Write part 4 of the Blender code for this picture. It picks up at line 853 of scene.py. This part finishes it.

--

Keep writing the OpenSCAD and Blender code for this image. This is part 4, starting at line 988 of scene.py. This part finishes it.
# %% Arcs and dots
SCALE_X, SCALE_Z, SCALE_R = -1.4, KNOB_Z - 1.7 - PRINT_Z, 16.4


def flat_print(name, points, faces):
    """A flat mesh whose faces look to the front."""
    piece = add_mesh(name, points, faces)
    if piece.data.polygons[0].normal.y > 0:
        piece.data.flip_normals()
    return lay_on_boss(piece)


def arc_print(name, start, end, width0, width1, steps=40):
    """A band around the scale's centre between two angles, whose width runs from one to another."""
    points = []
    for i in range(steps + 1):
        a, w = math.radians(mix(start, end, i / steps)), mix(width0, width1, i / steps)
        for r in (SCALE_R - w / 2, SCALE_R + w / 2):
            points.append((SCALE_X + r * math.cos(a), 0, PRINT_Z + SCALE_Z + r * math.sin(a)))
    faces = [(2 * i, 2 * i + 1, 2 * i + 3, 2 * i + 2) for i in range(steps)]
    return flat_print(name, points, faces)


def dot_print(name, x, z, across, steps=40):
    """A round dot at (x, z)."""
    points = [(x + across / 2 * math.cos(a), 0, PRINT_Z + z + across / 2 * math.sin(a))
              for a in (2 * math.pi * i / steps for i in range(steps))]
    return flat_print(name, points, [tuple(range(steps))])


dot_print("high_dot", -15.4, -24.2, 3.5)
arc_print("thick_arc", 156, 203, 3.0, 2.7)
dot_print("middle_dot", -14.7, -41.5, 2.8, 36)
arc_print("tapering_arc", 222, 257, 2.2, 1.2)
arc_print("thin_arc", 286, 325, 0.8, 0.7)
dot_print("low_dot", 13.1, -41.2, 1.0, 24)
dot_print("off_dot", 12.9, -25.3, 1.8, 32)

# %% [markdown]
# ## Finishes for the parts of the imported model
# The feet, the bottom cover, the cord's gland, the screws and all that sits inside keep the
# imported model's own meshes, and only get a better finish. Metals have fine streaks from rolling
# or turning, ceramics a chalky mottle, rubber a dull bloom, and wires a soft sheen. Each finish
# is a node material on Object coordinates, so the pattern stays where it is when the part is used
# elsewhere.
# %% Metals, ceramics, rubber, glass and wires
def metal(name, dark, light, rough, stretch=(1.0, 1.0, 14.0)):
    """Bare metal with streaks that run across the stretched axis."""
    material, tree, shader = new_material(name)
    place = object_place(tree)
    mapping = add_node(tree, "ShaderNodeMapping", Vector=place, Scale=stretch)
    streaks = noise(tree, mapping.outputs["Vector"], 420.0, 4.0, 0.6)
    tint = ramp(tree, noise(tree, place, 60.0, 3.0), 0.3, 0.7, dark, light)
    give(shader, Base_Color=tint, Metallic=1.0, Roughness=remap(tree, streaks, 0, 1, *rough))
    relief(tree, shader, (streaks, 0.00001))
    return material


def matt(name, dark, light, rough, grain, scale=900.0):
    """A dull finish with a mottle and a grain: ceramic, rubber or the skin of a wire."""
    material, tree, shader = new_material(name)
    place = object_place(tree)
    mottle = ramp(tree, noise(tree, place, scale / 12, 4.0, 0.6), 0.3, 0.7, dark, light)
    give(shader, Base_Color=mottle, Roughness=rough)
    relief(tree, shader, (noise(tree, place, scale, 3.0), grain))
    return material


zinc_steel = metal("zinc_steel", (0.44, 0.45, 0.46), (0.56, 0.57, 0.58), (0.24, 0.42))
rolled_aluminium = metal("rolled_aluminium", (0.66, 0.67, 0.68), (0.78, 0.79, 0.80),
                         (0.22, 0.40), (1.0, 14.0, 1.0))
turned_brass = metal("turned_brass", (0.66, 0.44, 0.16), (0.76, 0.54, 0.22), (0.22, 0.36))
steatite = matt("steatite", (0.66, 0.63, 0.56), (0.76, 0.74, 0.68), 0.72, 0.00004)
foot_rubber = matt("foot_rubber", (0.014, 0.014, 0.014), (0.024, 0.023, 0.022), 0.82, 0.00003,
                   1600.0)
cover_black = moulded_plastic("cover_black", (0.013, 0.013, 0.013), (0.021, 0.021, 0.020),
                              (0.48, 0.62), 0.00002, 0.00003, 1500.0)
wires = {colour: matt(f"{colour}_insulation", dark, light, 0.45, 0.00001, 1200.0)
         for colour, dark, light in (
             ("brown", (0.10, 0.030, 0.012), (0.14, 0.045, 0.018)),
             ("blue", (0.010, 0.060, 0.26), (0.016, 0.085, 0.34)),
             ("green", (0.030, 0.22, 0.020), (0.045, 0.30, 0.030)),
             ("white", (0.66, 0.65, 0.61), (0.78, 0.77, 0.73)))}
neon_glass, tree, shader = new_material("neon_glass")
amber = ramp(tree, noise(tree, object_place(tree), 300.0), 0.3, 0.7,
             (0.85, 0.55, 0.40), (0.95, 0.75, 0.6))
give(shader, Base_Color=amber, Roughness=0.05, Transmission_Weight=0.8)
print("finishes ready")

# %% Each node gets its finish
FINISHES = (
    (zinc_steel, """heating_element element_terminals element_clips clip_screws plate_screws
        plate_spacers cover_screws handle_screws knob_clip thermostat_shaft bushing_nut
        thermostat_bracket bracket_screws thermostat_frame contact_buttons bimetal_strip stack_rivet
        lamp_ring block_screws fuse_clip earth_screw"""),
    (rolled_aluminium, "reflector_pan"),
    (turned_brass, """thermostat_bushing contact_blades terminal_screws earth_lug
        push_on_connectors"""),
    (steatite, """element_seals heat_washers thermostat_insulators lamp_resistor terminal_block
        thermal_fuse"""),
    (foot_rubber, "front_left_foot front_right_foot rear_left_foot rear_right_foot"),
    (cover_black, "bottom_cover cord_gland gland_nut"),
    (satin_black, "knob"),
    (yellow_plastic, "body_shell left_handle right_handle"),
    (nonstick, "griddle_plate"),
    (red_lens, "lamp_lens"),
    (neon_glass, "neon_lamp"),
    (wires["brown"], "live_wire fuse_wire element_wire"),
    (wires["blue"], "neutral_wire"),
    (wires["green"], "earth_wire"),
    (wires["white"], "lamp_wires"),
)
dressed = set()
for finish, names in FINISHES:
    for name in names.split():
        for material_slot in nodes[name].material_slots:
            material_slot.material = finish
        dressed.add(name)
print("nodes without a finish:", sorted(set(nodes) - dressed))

* * *

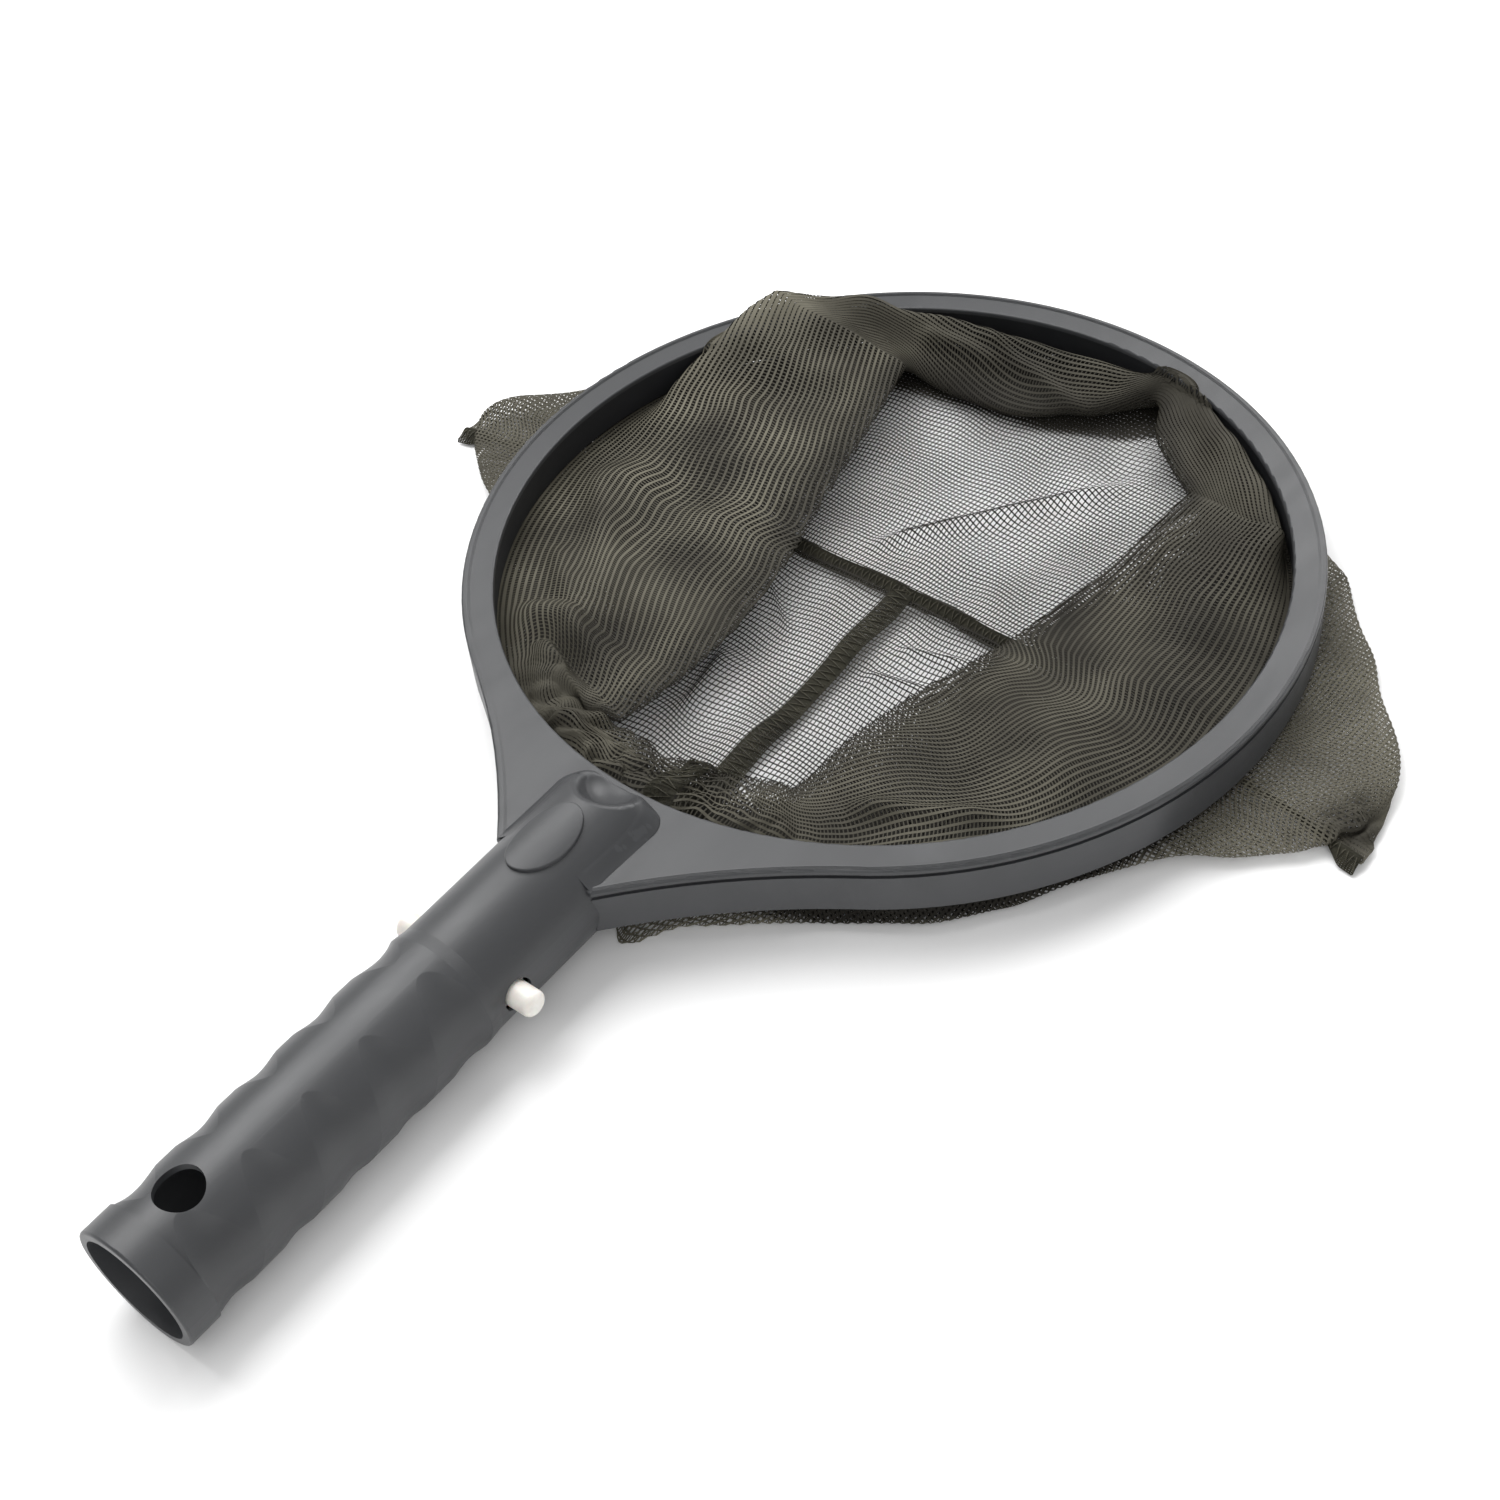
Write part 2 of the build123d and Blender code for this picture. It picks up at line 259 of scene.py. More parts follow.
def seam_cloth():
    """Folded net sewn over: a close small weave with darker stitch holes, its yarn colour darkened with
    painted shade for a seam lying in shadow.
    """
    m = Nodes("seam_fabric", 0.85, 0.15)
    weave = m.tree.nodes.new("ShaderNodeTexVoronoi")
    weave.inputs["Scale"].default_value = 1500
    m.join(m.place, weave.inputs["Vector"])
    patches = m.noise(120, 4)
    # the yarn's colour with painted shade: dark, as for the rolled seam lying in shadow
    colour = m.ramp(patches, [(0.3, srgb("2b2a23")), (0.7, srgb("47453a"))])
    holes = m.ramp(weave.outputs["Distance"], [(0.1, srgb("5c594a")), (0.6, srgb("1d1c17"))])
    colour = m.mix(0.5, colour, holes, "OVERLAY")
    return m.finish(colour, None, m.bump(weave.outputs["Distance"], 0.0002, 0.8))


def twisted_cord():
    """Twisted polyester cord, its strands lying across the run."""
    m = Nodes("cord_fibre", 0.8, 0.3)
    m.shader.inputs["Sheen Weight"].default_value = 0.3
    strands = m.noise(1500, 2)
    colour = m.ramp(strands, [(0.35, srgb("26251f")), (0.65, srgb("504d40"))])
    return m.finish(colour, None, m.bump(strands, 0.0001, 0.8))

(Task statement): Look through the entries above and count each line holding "imported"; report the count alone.

(Response below): 2